(Scripts that build objects)
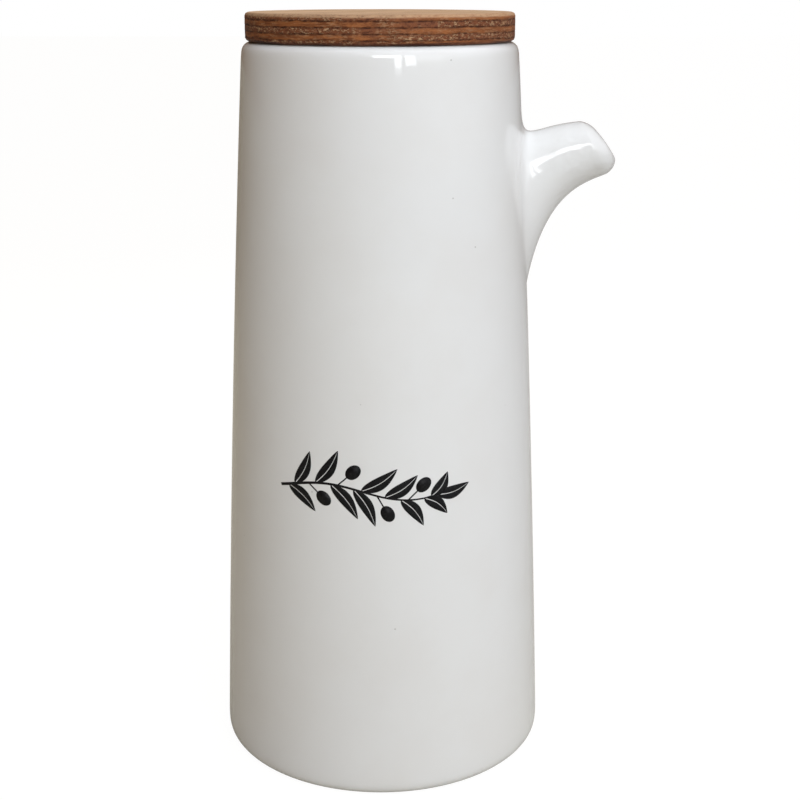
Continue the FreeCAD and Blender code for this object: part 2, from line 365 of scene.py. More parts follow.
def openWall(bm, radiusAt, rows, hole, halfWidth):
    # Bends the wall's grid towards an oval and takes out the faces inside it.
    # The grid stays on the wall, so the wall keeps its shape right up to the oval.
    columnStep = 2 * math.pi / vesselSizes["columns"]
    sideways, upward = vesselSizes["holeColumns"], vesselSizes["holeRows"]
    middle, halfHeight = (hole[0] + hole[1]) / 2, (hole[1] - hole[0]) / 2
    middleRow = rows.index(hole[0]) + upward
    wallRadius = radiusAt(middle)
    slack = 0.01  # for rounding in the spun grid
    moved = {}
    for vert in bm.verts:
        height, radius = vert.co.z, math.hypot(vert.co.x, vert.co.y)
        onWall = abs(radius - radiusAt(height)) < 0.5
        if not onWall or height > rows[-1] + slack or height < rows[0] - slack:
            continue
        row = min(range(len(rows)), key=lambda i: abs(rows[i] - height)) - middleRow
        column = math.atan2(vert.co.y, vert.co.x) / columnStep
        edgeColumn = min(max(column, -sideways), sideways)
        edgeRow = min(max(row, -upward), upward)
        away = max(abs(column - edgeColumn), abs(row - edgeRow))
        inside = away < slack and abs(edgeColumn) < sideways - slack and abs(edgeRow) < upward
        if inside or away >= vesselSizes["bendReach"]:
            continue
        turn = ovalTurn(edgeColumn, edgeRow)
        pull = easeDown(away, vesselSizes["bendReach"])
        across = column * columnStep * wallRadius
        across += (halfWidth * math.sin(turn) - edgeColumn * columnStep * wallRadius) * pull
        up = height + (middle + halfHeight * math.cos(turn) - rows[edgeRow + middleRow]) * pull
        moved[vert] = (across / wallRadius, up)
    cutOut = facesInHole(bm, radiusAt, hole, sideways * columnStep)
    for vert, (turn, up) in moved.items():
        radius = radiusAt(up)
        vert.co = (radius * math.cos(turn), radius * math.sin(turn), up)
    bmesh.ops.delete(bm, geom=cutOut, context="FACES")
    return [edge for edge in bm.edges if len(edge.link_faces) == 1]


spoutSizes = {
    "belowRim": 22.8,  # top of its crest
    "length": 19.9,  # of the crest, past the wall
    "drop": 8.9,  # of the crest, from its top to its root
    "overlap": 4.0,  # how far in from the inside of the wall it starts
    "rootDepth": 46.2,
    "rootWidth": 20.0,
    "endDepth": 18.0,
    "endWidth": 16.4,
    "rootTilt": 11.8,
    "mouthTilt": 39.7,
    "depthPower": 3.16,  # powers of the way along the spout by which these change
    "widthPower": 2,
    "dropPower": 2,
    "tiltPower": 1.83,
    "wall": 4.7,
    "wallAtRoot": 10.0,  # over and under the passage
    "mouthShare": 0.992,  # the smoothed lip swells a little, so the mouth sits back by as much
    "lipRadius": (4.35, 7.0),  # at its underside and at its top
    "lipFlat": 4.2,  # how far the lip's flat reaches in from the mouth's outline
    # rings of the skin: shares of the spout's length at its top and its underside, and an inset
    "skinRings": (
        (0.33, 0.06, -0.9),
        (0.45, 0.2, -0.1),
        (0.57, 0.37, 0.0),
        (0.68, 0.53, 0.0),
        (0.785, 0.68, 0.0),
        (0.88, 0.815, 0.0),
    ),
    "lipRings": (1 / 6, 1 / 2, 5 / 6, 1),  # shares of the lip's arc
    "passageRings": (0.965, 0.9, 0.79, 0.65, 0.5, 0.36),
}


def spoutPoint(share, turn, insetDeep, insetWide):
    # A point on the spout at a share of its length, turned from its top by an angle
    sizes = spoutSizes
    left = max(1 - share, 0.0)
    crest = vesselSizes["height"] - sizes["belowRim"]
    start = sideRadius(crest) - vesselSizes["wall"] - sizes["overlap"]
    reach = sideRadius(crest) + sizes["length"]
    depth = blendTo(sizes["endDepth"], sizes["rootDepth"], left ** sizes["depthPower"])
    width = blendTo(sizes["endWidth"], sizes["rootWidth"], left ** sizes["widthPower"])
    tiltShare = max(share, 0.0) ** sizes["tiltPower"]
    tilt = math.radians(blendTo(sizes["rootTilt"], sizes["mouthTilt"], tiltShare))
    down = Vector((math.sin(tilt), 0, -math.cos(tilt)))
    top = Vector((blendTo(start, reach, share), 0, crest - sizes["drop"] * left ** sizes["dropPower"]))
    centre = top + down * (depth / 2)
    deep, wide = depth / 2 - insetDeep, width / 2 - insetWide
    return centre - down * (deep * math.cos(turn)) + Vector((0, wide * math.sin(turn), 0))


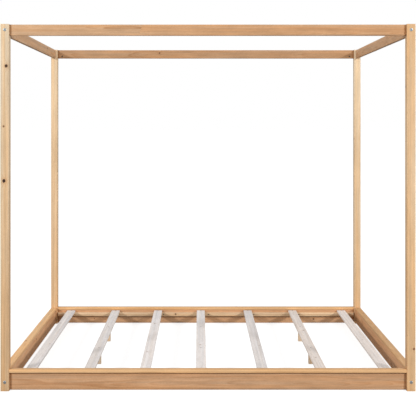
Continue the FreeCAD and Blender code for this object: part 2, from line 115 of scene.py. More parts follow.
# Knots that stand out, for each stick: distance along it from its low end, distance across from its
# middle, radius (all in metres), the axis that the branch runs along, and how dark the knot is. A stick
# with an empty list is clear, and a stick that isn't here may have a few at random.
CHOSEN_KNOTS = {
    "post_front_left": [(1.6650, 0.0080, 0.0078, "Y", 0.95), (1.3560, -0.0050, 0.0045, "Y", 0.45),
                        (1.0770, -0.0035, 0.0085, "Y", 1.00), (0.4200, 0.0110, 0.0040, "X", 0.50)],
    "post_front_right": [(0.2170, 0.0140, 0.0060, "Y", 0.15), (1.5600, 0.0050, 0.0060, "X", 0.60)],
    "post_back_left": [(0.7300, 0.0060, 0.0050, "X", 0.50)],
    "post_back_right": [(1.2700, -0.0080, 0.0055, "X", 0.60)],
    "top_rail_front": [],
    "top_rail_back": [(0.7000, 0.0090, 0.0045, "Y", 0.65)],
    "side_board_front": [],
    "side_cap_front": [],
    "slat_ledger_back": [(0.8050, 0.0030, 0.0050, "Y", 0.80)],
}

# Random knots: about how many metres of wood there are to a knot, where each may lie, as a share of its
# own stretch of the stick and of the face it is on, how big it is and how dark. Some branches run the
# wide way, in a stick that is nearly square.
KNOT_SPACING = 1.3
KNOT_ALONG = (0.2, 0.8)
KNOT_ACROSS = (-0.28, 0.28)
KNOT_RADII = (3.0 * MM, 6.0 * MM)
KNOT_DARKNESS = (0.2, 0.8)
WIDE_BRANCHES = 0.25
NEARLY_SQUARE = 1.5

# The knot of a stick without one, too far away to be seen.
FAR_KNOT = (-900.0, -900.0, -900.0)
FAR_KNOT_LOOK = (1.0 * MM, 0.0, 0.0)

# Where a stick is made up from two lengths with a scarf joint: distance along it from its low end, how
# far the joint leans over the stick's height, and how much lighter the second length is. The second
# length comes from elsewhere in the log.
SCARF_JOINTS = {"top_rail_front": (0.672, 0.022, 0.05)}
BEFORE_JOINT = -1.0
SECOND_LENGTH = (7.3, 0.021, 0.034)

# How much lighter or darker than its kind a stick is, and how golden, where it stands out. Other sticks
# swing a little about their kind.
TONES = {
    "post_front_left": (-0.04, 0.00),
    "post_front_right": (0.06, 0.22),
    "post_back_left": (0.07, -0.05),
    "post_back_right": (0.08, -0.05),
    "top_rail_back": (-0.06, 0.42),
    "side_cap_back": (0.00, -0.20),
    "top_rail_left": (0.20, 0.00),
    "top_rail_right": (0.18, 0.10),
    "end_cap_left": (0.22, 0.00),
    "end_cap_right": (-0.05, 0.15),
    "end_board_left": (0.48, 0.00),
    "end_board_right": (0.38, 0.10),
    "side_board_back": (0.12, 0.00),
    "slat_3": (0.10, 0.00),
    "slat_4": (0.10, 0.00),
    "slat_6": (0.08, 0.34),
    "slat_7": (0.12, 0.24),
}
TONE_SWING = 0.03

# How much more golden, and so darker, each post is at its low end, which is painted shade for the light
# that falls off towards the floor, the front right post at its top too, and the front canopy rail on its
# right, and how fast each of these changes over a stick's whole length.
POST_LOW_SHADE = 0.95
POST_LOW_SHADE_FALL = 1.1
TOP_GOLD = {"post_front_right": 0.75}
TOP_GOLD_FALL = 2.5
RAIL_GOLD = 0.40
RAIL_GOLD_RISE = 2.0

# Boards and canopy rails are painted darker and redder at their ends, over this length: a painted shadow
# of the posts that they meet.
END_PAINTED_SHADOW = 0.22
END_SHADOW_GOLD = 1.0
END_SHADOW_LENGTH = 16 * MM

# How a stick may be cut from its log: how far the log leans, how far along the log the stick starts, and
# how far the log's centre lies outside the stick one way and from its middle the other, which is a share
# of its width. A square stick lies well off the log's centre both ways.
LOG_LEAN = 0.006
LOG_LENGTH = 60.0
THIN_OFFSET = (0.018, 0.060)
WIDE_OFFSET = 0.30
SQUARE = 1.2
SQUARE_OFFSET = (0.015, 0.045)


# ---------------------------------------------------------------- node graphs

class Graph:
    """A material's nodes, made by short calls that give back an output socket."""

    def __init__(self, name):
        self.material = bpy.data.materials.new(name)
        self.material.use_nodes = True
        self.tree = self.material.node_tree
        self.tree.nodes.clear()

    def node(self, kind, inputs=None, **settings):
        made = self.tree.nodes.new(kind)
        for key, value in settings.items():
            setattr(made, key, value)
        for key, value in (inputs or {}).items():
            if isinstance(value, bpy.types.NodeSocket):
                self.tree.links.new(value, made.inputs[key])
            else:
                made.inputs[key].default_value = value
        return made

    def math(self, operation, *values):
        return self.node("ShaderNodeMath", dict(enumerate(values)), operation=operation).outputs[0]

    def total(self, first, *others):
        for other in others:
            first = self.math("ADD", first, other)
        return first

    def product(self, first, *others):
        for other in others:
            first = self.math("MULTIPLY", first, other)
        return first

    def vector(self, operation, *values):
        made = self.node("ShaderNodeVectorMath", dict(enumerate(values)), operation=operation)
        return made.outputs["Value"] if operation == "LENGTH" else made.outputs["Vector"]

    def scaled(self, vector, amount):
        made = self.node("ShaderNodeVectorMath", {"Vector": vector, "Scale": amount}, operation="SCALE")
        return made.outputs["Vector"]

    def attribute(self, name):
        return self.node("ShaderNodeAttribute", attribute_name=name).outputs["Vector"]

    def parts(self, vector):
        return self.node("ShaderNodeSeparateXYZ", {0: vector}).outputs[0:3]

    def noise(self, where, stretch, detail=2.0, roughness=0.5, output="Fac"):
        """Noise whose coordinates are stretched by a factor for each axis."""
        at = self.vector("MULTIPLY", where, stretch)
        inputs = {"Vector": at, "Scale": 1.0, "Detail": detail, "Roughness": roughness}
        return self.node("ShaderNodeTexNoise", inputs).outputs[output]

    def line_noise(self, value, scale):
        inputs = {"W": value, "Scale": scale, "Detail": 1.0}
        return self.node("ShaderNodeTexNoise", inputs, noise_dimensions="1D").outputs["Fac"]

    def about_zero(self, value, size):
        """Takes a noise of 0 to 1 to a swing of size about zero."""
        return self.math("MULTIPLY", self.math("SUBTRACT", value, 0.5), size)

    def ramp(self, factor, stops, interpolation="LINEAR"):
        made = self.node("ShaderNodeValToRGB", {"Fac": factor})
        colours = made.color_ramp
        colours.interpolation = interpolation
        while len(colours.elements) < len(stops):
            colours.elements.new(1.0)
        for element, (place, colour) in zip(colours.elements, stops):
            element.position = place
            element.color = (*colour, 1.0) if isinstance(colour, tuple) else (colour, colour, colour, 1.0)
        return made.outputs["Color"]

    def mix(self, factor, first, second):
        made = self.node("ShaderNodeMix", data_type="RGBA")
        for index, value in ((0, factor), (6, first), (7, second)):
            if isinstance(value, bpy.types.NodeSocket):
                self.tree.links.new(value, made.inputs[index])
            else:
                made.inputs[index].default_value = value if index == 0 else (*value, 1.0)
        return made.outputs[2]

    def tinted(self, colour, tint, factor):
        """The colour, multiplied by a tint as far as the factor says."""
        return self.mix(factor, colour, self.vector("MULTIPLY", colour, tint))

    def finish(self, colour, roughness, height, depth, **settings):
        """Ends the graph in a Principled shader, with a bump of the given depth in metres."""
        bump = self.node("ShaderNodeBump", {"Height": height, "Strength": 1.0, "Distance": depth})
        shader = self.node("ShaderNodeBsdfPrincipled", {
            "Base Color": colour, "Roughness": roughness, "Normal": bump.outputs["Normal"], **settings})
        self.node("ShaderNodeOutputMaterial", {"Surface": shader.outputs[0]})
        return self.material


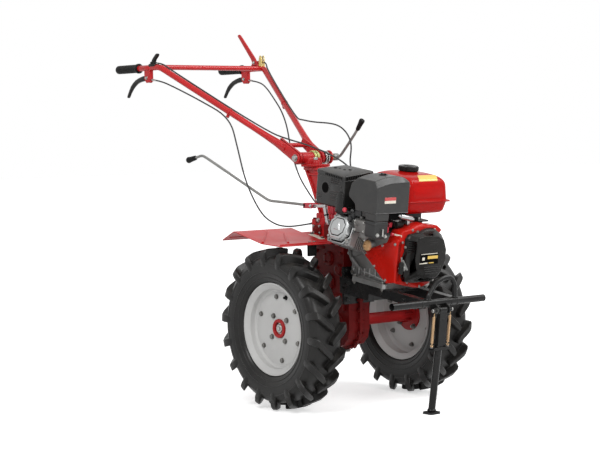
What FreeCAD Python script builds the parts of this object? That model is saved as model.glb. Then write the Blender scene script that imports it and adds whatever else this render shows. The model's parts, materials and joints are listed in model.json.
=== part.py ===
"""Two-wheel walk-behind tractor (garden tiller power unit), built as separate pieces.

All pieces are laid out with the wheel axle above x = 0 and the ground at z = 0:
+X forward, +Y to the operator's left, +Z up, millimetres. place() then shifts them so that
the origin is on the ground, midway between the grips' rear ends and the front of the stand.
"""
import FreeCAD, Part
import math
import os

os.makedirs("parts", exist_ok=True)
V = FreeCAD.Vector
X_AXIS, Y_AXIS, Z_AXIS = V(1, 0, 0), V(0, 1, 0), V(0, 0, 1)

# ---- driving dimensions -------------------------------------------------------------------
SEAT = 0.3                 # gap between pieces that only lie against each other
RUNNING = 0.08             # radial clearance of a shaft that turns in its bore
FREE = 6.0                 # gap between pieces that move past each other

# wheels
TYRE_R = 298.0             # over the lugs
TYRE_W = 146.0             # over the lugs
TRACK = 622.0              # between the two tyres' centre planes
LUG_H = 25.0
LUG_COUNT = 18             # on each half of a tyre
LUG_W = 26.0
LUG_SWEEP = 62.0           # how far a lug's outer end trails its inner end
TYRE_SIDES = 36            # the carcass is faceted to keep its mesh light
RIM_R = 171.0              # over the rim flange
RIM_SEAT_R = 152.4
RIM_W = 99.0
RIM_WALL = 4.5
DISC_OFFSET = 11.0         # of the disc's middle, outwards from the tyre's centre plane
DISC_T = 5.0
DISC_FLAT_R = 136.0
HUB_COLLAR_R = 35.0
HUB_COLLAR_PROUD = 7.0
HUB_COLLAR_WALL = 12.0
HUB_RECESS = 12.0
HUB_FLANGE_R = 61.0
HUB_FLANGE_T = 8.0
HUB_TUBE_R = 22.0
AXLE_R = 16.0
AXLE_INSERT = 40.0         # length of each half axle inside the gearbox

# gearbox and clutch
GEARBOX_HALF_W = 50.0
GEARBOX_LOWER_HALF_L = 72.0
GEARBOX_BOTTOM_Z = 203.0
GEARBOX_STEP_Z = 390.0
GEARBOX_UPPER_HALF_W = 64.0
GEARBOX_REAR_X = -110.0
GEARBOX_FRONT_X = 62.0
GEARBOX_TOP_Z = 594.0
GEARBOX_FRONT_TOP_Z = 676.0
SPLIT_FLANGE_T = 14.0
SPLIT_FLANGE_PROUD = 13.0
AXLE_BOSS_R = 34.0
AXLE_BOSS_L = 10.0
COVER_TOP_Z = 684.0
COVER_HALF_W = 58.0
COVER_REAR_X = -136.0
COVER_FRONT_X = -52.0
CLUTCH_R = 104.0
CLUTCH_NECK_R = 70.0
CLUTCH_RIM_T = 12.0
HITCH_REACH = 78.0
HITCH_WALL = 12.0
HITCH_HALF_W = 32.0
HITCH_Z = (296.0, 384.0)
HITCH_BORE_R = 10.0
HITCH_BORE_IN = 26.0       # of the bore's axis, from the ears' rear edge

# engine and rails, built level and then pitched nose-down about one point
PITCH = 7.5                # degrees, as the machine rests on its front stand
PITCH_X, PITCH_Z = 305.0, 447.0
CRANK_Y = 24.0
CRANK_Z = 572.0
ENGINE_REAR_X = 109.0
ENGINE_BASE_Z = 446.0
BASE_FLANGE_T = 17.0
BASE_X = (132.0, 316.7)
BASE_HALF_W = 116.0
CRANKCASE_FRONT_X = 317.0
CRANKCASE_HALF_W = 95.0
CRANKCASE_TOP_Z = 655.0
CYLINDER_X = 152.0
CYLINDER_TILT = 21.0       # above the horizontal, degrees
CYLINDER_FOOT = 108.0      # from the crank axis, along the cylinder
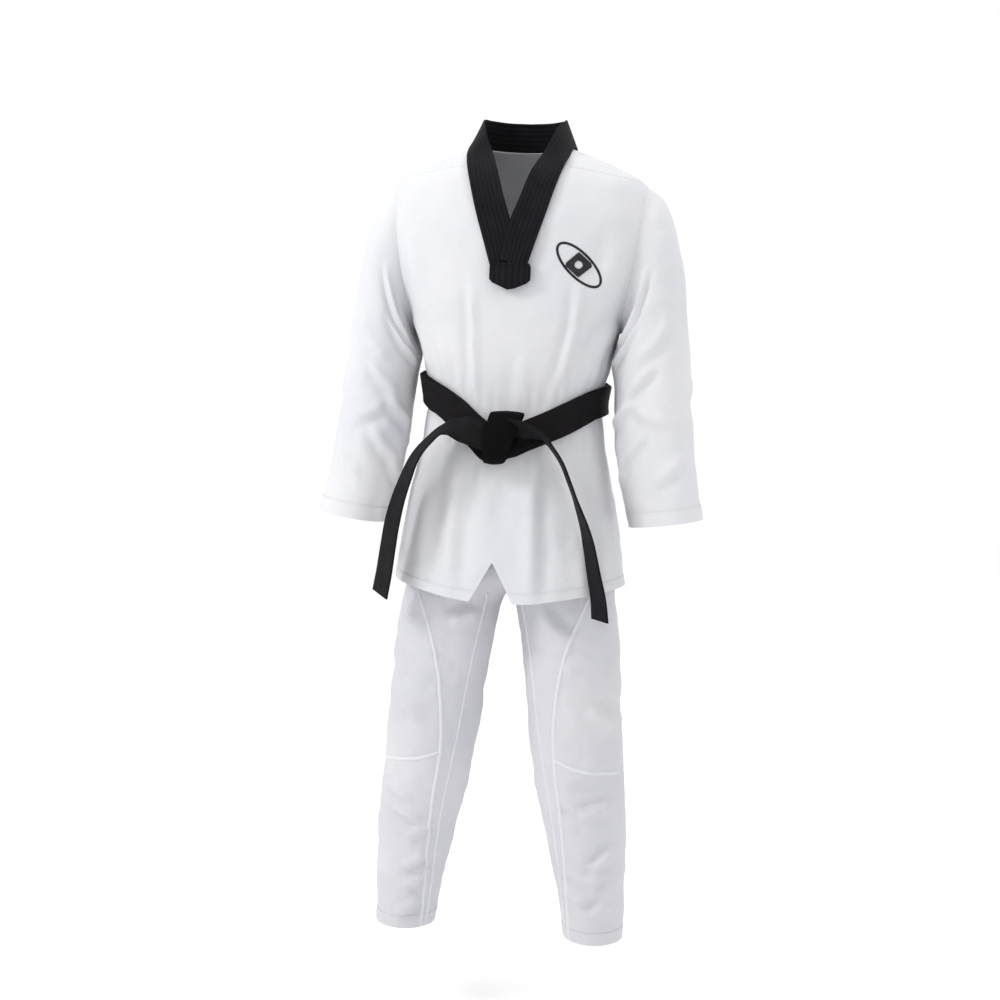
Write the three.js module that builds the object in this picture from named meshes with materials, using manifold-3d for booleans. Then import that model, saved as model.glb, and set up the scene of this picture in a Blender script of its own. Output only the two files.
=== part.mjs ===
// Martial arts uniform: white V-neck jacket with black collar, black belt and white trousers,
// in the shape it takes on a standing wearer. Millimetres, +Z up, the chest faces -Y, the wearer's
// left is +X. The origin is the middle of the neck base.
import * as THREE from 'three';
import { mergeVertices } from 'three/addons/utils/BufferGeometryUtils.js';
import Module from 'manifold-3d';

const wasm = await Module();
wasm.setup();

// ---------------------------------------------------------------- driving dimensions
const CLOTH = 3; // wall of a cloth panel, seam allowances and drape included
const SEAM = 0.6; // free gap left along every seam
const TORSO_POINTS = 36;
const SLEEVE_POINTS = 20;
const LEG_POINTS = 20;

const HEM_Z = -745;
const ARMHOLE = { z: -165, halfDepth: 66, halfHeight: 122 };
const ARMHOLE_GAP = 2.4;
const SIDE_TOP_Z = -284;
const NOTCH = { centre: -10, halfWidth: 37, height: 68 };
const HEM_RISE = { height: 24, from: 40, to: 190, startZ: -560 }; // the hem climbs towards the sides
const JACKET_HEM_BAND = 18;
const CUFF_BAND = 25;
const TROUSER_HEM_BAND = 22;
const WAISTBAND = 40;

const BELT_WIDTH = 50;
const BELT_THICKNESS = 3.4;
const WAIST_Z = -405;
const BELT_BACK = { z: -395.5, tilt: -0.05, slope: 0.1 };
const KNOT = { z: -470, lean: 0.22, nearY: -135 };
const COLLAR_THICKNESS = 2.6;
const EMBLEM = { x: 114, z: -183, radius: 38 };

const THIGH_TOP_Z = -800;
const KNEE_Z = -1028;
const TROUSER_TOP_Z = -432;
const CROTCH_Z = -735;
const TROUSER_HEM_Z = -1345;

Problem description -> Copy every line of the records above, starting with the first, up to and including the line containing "return [edge for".

The result ->
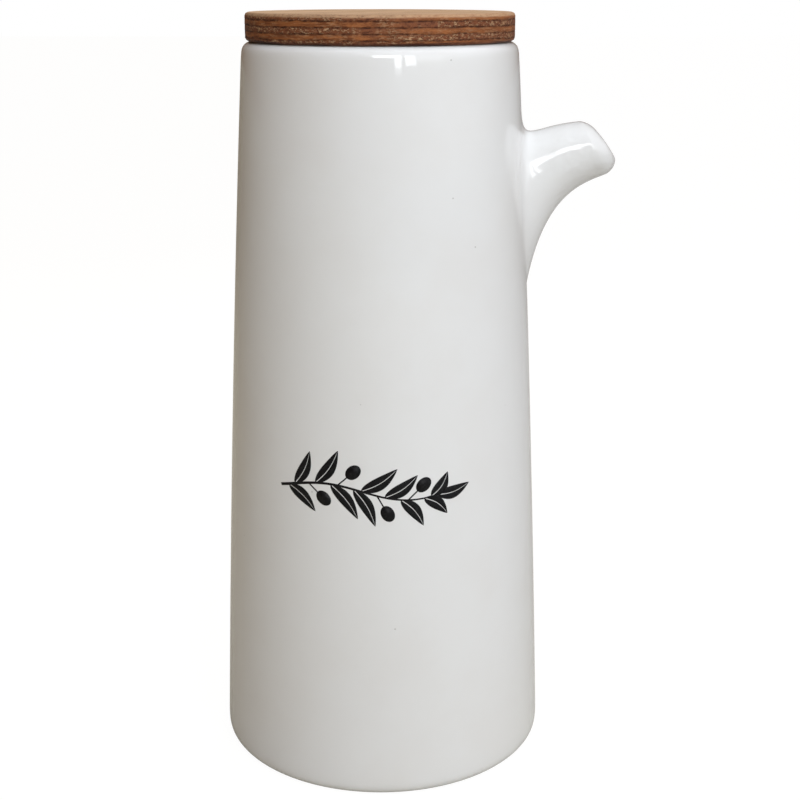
Continue the FreeCAD and Blender code for this object: part 2, from line 365 of scene.py. More parts follow.
def openWall(bm, radiusAt, rows, hole, halfWidth):
    # Bends the wall's grid towards an oval and takes out the faces inside it.
    # The grid stays on the wall, so the wall keeps its shape right up to the oval.
    columnStep = 2 * math.pi / vesselSizes["columns"]
    sideways, upward = vesselSizes["holeColumns"], vesselSizes["holeRows"]
    middle, halfHeight = (hole[0] + hole[1]) / 2, (hole[1] - hole[0]) / 2
    middleRow = rows.index(hole[0]) + upward
    wallRadius = radiusAt(middle)
    slack = 0.01  # for rounding in the spun grid
    moved = {}
    for vert in bm.verts:
        height, radius = vert.co.z, math.hypot(vert.co.x, vert.co.y)
        onWall = abs(radius - radiusAt(height)) < 0.5
        if not onWall or height > rows[-1] + slack or height < rows[0] - slack:
            continue
        row = min(range(len(rows)), key=lambda i: abs(rows[i] - height)) - middleRow
        column = math.atan2(vert.co.y, vert.co.x) / columnStep
        edgeColumn = min(max(column, -sideways), sideways)
        edgeRow = min(max(row, -upward), upward)
        away = max(abs(column - edgeColumn), abs(row - edgeRow))
        inside = away < slack and abs(edgeColumn) < sideways - slack and abs(edgeRow) < upward
        if inside or away >= vesselSizes["bendReach"]:
            continue
        turn = ovalTurn(edgeColumn, edgeRow)
        pull = easeDown(away, vesselSizes["bendReach"])
        across = column * columnStep * wallRadius
        across += (halfWidth * math.sin(turn) - edgeColumn * columnStep * wallRadius) * pull
        up = height + (middle + halfHeight * math.cos(turn) - rows[edgeRow + middleRow]) * pull
        moved[vert] = (across / wallRadius, up)
    cutOut = facesInHole(bm, radiusAt, hole, sideways * columnStep)
    for vert, (turn, up) in moved.items():
        radius = radiusAt(up)
        vert.co = (radius * math.cos(turn), radius * math.sin(turn), up)
    bmesh.ops.delete(bm, geom=cutOut, context="FACES")
    return [edge for edge in bm.edges if len(edge.link_faces) == 1]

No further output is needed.